* **EXERCISE DIRECTIONS**
Reproduce each line exactly.

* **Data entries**
::::::
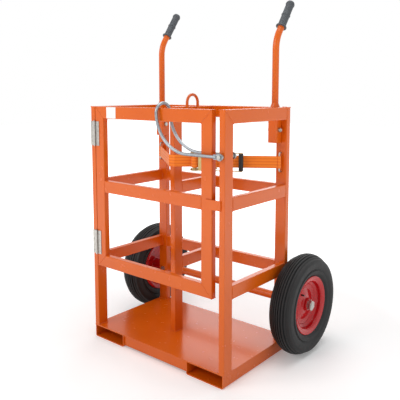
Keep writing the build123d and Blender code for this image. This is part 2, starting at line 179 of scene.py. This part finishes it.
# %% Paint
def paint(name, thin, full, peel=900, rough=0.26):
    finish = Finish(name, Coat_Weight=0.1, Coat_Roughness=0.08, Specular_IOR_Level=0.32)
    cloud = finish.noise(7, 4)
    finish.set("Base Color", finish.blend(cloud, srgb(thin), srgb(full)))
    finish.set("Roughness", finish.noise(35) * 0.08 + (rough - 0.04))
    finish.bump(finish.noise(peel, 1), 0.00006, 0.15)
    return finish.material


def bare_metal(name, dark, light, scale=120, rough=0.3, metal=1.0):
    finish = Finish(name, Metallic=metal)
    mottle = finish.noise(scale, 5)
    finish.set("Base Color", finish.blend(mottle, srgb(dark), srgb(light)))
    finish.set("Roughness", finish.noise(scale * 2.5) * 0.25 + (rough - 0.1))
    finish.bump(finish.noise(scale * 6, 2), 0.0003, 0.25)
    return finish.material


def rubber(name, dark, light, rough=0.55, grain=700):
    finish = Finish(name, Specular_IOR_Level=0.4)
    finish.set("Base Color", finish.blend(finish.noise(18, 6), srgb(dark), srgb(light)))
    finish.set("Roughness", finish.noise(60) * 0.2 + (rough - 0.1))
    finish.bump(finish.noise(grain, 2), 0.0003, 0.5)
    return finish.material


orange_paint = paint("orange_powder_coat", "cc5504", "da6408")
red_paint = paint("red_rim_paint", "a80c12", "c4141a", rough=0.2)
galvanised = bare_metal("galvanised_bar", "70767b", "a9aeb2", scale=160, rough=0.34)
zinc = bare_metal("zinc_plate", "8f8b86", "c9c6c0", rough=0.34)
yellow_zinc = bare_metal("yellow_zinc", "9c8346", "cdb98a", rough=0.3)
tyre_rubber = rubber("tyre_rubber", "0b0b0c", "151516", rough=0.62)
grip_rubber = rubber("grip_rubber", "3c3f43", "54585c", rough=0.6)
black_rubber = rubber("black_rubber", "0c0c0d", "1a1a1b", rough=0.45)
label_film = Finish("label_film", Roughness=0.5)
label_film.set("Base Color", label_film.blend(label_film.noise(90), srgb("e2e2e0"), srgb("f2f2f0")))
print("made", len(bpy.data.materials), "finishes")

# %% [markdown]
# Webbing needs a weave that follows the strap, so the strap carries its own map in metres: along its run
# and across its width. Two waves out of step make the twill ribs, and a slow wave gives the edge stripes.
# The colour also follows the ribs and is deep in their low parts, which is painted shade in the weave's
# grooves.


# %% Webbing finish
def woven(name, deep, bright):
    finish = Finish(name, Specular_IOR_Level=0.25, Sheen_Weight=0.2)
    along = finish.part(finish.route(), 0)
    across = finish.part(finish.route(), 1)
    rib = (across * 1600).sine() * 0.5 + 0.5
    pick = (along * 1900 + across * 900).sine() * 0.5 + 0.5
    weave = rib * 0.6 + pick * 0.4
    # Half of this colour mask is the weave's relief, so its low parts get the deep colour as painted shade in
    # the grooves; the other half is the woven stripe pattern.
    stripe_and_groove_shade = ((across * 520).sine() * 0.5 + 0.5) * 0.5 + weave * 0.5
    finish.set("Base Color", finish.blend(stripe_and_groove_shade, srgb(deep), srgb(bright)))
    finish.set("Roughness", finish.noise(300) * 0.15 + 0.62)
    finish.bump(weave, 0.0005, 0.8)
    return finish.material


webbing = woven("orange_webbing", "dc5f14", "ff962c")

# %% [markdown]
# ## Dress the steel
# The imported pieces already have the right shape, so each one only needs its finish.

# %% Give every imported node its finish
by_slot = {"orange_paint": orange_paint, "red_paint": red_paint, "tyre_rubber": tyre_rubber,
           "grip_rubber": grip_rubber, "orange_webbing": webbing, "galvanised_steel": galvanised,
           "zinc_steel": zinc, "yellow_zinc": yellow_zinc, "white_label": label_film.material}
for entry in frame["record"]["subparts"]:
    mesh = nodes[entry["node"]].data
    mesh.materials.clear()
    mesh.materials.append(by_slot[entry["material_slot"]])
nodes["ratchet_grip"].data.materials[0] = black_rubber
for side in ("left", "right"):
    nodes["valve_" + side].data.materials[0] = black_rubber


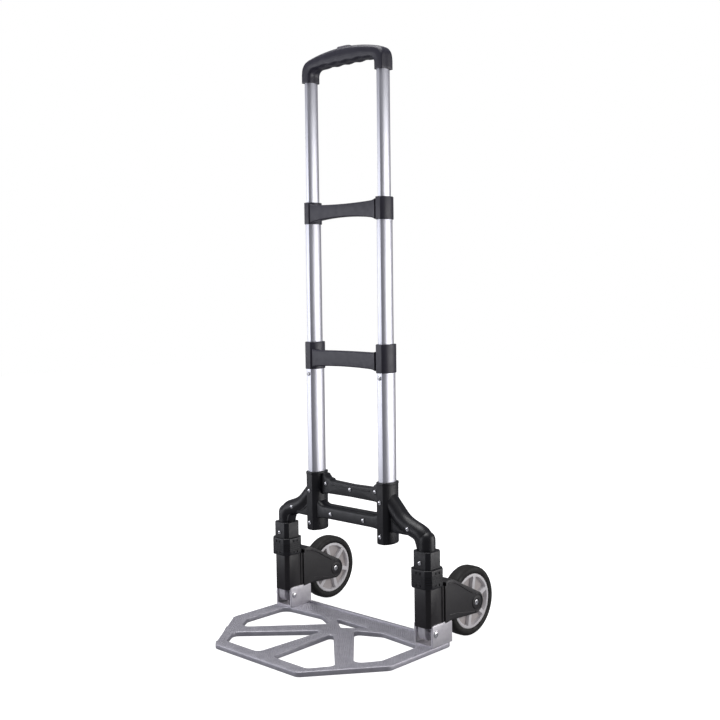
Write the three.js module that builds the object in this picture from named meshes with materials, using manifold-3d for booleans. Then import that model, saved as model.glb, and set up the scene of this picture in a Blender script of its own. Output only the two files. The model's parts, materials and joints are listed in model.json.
::::::
* **REPLY TO THE TASK**
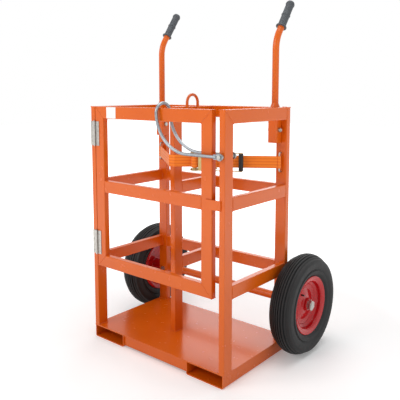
Keep writing the build123d and Blender code for this image. This is part 2, starting at line 179 of scene.py. This part finishes it.
# %% Paint
def paint(name, thin, full, peel=900, rough=0.26):
    finish = Finish(name, Coat_Weight=0.1, Coat_Roughness=0.08, Specular_IOR_Level=0.32)
    cloud = finish.noise(7, 4)
    finish.set("Base Color", finish.blend(cloud, srgb(thin), srgb(full)))
    finish.set("Roughness", finish.noise(35) * 0.08 + (rough - 0.04))
    finish.bump(finish.noise(peel, 1), 0.00006, 0.15)
    return finish.material


def bare_metal(name, dark, light, scale=120, rough=0.3, metal=1.0):
    finish = Finish(name, Metallic=metal)
    mottle = finish.noise(scale, 5)
    finish.set("Base Color", finish.blend(mottle, srgb(dark), srgb(light)))
    finish.set("Roughness", finish.noise(scale * 2.5) * 0.25 + (rough - 0.1))
    finish.bump(finish.noise(scale * 6, 2), 0.0003, 0.25)
    return finish.material


def rubber(name, dark, light, rough=0.55, grain=700):
    finish = Finish(name, Specular_IOR_Level=0.4)
    finish.set("Base Color", finish.blend(finish.noise(18, 6), srgb(dark), srgb(light)))
    finish.set("Roughness", finish.noise(60) * 0.2 + (rough - 0.1))
    finish.bump(finish.noise(grain, 2), 0.0003, 0.5)
    return finish.material


orange_paint = paint("orange_powder_coat", "cc5504", "da6408")
red_paint = paint("red_rim_paint", "a80c12", "c4141a", rough=0.2)
galvanised = bare_metal("galvanised_bar", "70767b", "a9aeb2", scale=160, rough=0.34)
zinc = bare_metal("zinc_plate", "8f8b86", "c9c6c0", rough=0.34)
yellow_zinc = bare_metal("yellow_zinc", "9c8346", "cdb98a", rough=0.3)
tyre_rubber = rubber("tyre_rubber", "0b0b0c", "151516", rough=0.62)
grip_rubber = rubber("grip_rubber", "3c3f43", "54585c", rough=0.6)
black_rubber = rubber("black_rubber", "0c0c0d", "1a1a1b", rough=0.45)
label_film = Finish("label_film", Roughness=0.5)
label_film.set("Base Color", label_film.blend(label_film.noise(90), srgb("e2e2e0"), srgb("f2f2f0")))
print("made", len(bpy.data.materials), "finishes")

# %% [markdown]
# Webbing needs a weave that follows the strap, so the strap carries its own map in metres: along its run
# and across its width. Two waves out of step make the twill ribs, and a slow wave gives the edge stripes.
# The colour also follows the ribs and is deep in their low parts, which is painted shade in the weave's
# grooves.


# %% Webbing finish
def woven(name, deep, bright):
    finish = Finish(name, Specular_IOR_Level=0.25, Sheen_Weight=0.2)
    along = finish.part(finish.route(), 0)
    across = finish.part(finish.route(), 1)
    rib = (across * 1600).sine() * 0.5 + 0.5
    pick = (along * 1900 + across * 900).sine() * 0.5 + 0.5
    weave = rib * 0.6 + pick * 0.4
    # Half of this colour mask is the weave's relief, so its low parts get the deep colour as painted shade in
    # the grooves; the other half is the woven stripe pattern.
    stripe_and_groove_shade = ((across * 520).sine() * 0.5 + 0.5) * 0.5 + weave * 0.5
    finish.set("Base Color", finish.blend(stripe_and_groove_shade, srgb(deep), srgb(bright)))
    finish.set("Roughness", finish.noise(300) * 0.15 + 0.62)
    finish.bump(weave, 0.0005, 0.8)
    return finish.material


webbing = woven("orange_webbing", "dc5f14", "ff962c")

# %% [markdown]
# ## Dress the steel
# The imported pieces already have the right shape, so each one only needs its finish.

# %% Give every imported node its finish
by_slot = {"orange_paint": orange_paint, "red_paint": red_paint, "tyre_rubber": tyre_rubber,
           "grip_rubber": grip_rubber, "orange_webbing": webbing, "galvanised_steel": galvanised,
           "zinc_steel": zinc, "yellow_zinc": yellow_zinc, "white_label": label_film.material}
for entry in frame["record"]["subparts"]:
    mesh = nodes[entry["node"]].data
    mesh.materials.clear()
    mesh.materials.append(by_slot[entry["material_slot"]])
nodes["ratchet_grip"].data.materials[0] = black_rubber
for side in ("left", "right"):
    nodes["valve_" + side].data.materials[0] = black_rubber


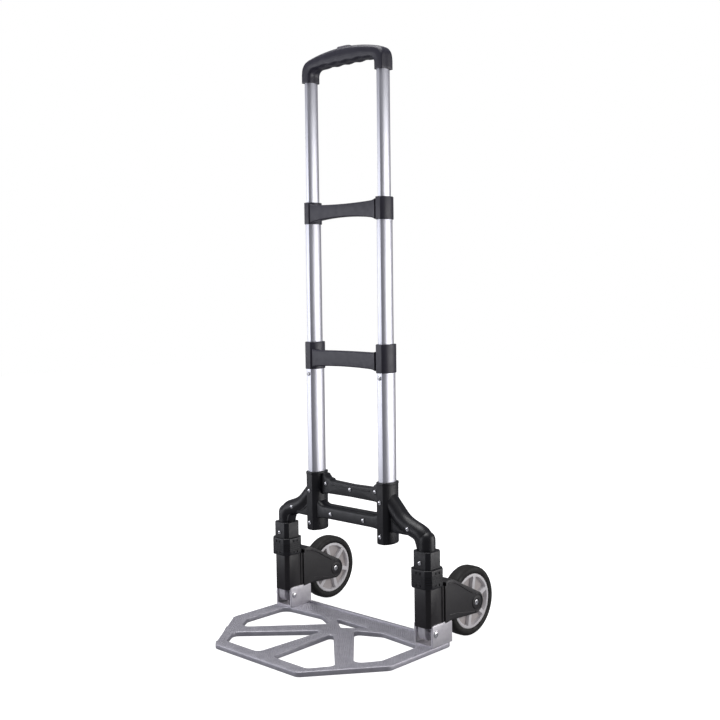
Write the three.js module that builds the object in this picture from named meshes with materials, using manifold-3d for booleans. Then import that model, saved as model.glb, and set up the scene of this picture in a Blender script of its own. Output only the two files. The model's parts, materials and joints are listed in model.json.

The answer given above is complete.